Mavvie · on July 18, 2022

I was about to talk about issues with scaling Redis pubsub but apparently they just recently published a newer version (7) with proper sharding support in cluster mode!

btilly · on July 18, 2022

You do have to be aware of Redis' limits. But for most sites, "people paying at the moment" is well within them. And Redis is the easiest solution to implement from scratch.

That said, if you're deployed in a cloud, look up cloud specific messaging services. Specifically AWS SNS, Google PubSub and Azure Web PubSub. But the pattern remains the same. The webhook publishes to the PubSub which finds the other end of the websocket which sends information to the client that does something with it.

Nextgrid · on July 18, 2022

I think my solution in another comment here would work for you: https://news.ycombinator.com/item?id=32138881

cersa8 · on July 18, 2022

I have a much different experience. I use Mollie, probably very similar to Stripe or any other modern payment service provider. I have the occasional failed SEPA transaction due to an invalid reference id but otherwise this is very smooth sailing. There is almost zero friction in the payment process. I might be a small fish with say 40 transactions a day but I guess my situation is not much different from bigger players. Maybe this is because most transactions are in the Euro zone and things go south fast when dealing with international payments.

waiwai933 · on July 19, 2022

What's the right way to make sure you've implemented a payment service integration correctly?
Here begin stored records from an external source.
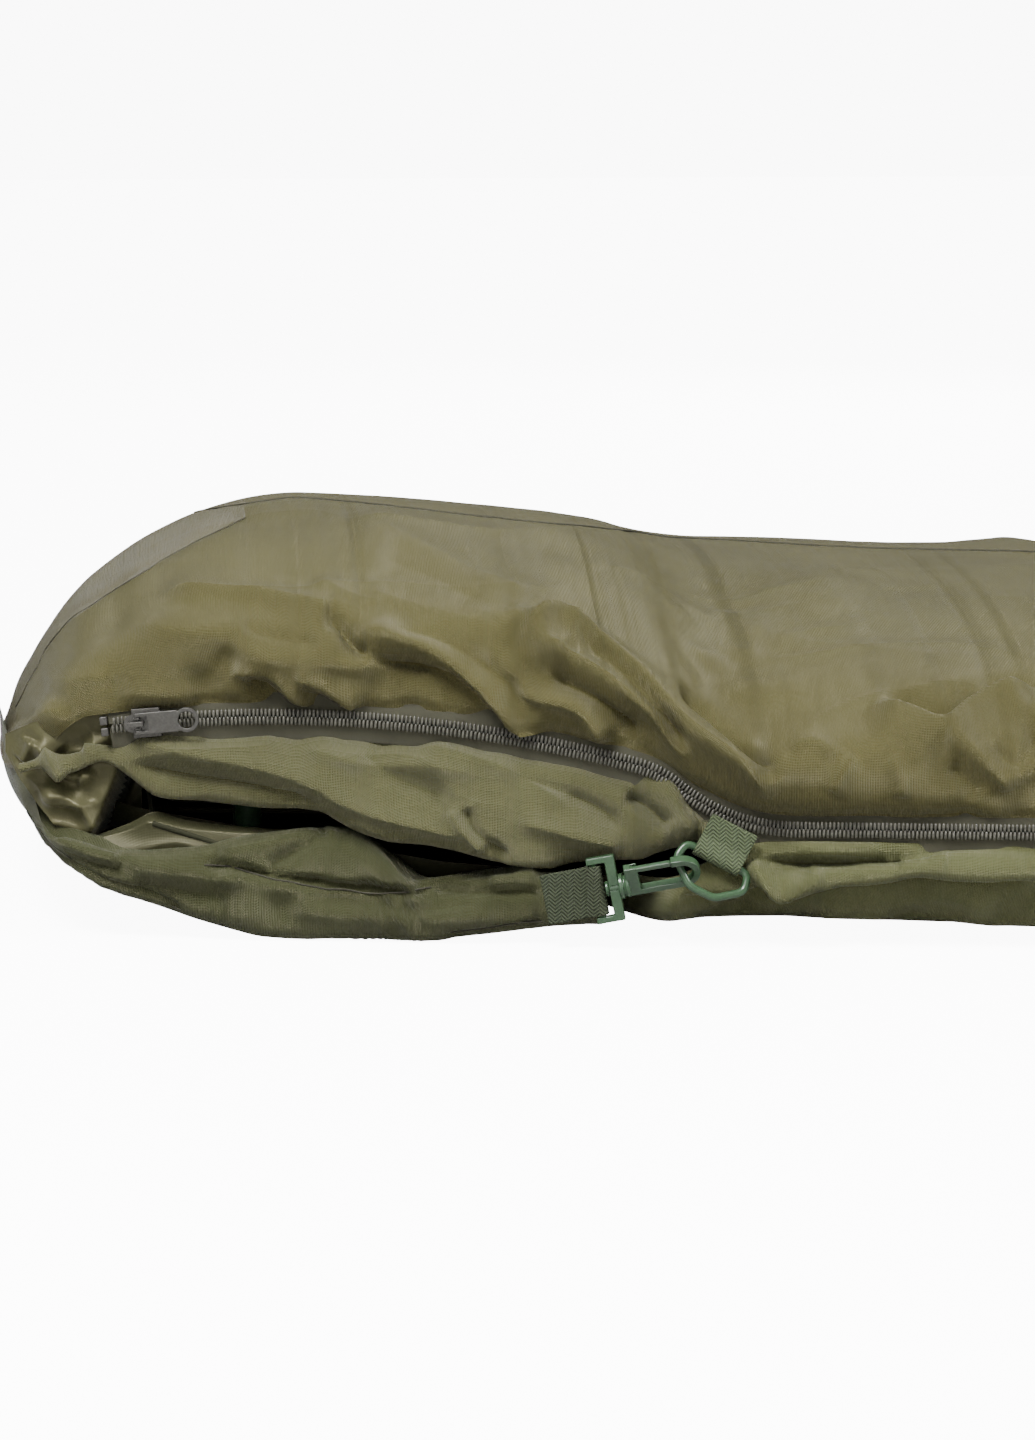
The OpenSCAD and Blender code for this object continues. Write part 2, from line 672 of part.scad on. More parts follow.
loop_y = 90;
loop_w = 20;
loop_eye = 9;
loop_set = 7.5; // how far the curve of the foot falls back at the loops
module foot_hang_loops()
    color(webbing_green)
        for (dir = [-1, 1])
            translate([bag_len / 2 + loop_eye + web_t - loop_set, dir * loop_y, toe_z])
                rotate([90, 0, 0])
                    difference() {
                        cylinder(h = loop_w, r = loop_eye + web_t, center = true, $fn = 48);
                        cylinder(h = loop_w + 2, r = loop_eye, center = true, $fn = 48);
                    }

top_shell();
top_insulation();
top_lining();
base_shell();
base_insulation();
base_lining();
hood_shell();
hood_insulation();
hood_lining();
zip_side_baffle();
draft_tube();
zip_tape_upper();
zip_tape_lower();
zip_coil_upper();
zip_coil_lower();
zip_top_stops();
zip_bottom_stop();
head_slider_body();
head_slider_lock();
head_pull_tab();
foot_slider_body();
foot_slider_lock();
foot_pull_tab();
hook_webbing_tab();
hook_base();
snap_hook();
hook_gate();
ring_webbing_tab();
hex_ring();
hood_drawcord();
cord_lock_body();
cord_lock_plunger();
cord_lock_spring();
foot_hang_loops();
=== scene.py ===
import math
import bpy
import numpy as np
from mathutils import Matrix, Vector


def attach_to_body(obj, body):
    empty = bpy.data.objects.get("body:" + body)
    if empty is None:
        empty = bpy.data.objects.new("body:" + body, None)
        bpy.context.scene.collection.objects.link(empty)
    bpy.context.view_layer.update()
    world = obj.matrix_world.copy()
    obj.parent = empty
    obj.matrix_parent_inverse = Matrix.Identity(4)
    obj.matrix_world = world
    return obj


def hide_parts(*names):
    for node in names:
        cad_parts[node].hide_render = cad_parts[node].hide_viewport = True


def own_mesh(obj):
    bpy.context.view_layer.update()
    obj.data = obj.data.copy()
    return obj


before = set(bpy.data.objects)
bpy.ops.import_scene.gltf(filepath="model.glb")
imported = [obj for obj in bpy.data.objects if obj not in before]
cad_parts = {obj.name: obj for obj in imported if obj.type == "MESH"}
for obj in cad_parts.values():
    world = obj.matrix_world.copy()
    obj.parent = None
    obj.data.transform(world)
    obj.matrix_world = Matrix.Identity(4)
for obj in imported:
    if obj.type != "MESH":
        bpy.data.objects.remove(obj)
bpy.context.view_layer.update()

# Sizes are in millimetres until a mesh is made.
MM = 0.001

# ---- Driving dimensions, the same as those of the CAD model ----

BAG_LEN = 2150
HOOD_HALF = 212
FLARE = math.radians(9)
TAPER = math.radians(4.2)
SHOULDER_AT = 690
SHOULDER_R = 520
SEAM_Z = 59.5
CROWN_Z = 70
TOE_Z = 62
ZIP_RA = 700
ZIP_RB = 50
ZIP_RC = 92
SLOPE_A = math.radians(14.6)
SLOPE_B = math.radians(39.7)
START_SLOPE = math.radians(-7.2)
BEND_U = 402
ZIP_FOOT_AT = 1900
TAPE_W = 11
TAPE_N = -2.8
TAPE_T = 0.8
HOOD_END = 305
HEAD_X = -BAG_LEN / 2
ROWS_FINE = 620
SQUARE = 2.4            # how square the bag's section is
LINING = (0.972, 0.9, 0.64)     # the lining's length, width and height against the shell's
FAR = 1e9
EDGE_GAP = 6.5          # from the line of the zip to the edge of a panel


# ---- Outline of the bag ----

def ease(t, a, b):
    """A smooth step from 0 at a to 1 at b."""
    q = np.clip((t - a) / (b - a), 0, 1)
    return q * q * (3 - 2 * q)


def rounding(d, length, power):
    """A quarter superellipse from 0 at d = 0 to 1 at d = length."""
    q = np.clip(1 - np.maximum(d, 0) / length, 0, 1)
    return (1 - q ** power) ** (1 / power)


def hump(d, at, size):
    """A bell with its top at a place and a half width."""
    return np.exp(-((d - at) / size) ** 2)


def unit(v):
    return v / np.linalg.norm(v, axis=-1, keepdims=True)


def blur(p):
    """Smooths a line or a grid along its first axis."""
    p[1:-1] = 0.25 * p[:-2] + 0.5 * p[1:-1] + 0.25 * p[2:]


def shaped(c, n):
    """A cosine or sine on a superellipse."""
    return np.sign(c) * np.abs(c) ** (2 / n)


bend_len = SHOULDER_R * math.tan((FLARE + TAPER) / 2)
bend_from = SHOULDER_AT - bend_len * math.cos(FLARE)
bend_to = SHOULDER_AT + bend_len * math.cos(TAPER)
shoulder_half = HOOD_HALF + SHOULDER_AT * math.tan(FLARE)
bend_c = (bend_from - SHOULDER_R * math.sin(FLARE),
          HOOD_HALF + bend_from * math.tan(FLARE) - SHOULDER_R * math.cos(FLARE))
bend_x = bend_c[0] + 2 * SHOULDER_R * math.sin(FLARE)


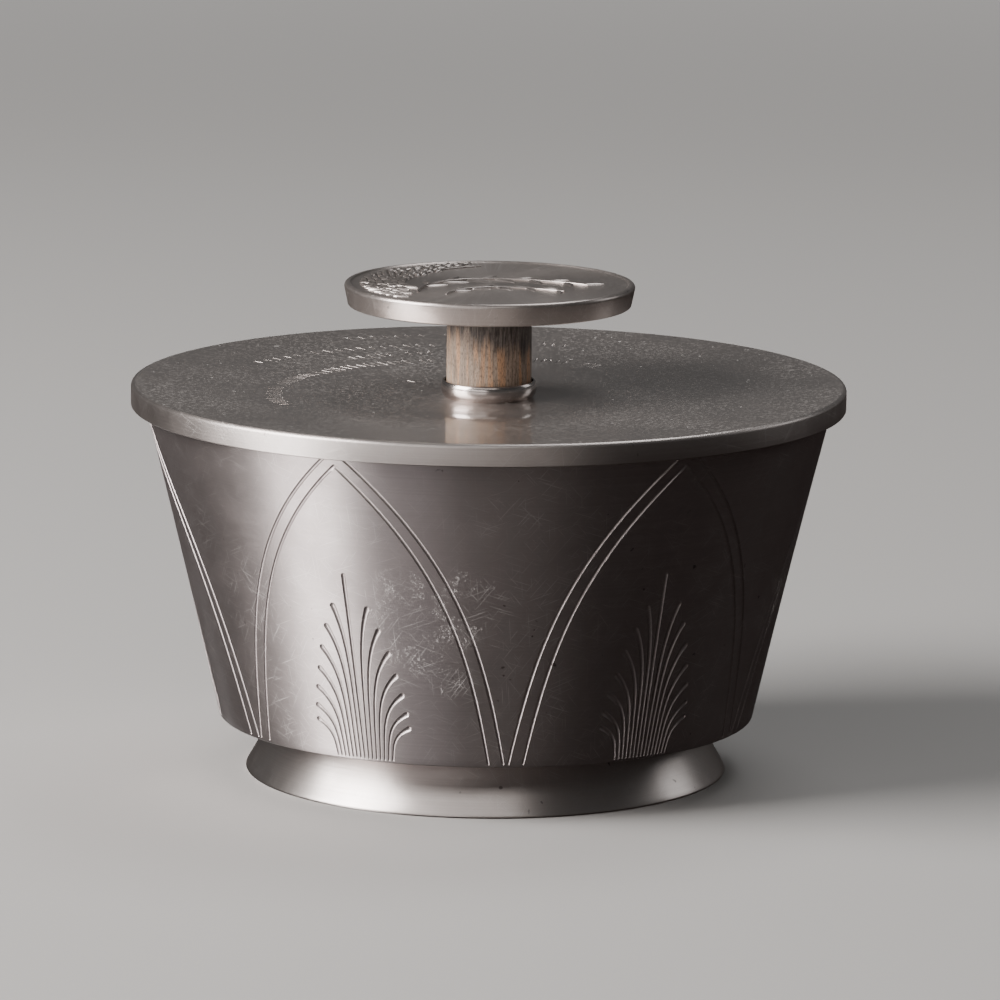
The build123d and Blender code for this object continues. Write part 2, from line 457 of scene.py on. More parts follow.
bowl_points = bowl_outline()
bowl = turned("bowl_body_engraved", bowl_points)
tools = []
for side in (-1, 1):
    lines = []
    for half_width, apex_z in ((29.45, MOUTH_Z - 1.1 * MM), (26.4, MOUTH_Z - 4.6 * MM)):
        path = arch_line(half_width, apex_z, side)
        count = len(path)
        widths = [LINE_WIDTH * min(1.0, 0.7 + 1.5 * i / count) for i in range(count)]
        depths = [LINE_DEPTH * w / LINE_WIDTH for w in widths]
        lines.append((path, widths, depths))
    tools.append(wall_strokes(f"arch_lines_{side}", lines))
middle = []
for i in range(FAN_MIDDLE_POINTS):
    share = i / (FAN_MIDDLE_POINTS - 1)
    middle.append((FAN_MIDDLE_LEAN * share, FAN_FOOT_Z + FAN_MIDDLE_TOP * share))
widths = flare(FAN_MIDDLE_POINTS, STROKE_FOOT_WIDTH, 1.05 * MM, 1.0)
depths = flare(FAN_MIDDLE_POINTS, STROKE_FOOT_DEPTH, 0.24 * MM, 1.0)
strokes = [(middle, widths, depths)]
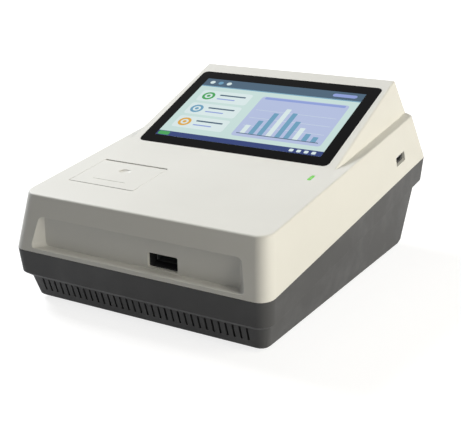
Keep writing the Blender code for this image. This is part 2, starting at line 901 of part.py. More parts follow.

Do payment processors provide services (or checklists to go down) to make sure you haven't made any of the common mistakes? Or is the answer a professional pentest? In an ideal world I feel like you'd want two layers of defense in case one team miss something...

anonymousisme · on July 18, 2022

Should also include the political/policy problems related to processors preventing transactions for "unpopular" product/service providers.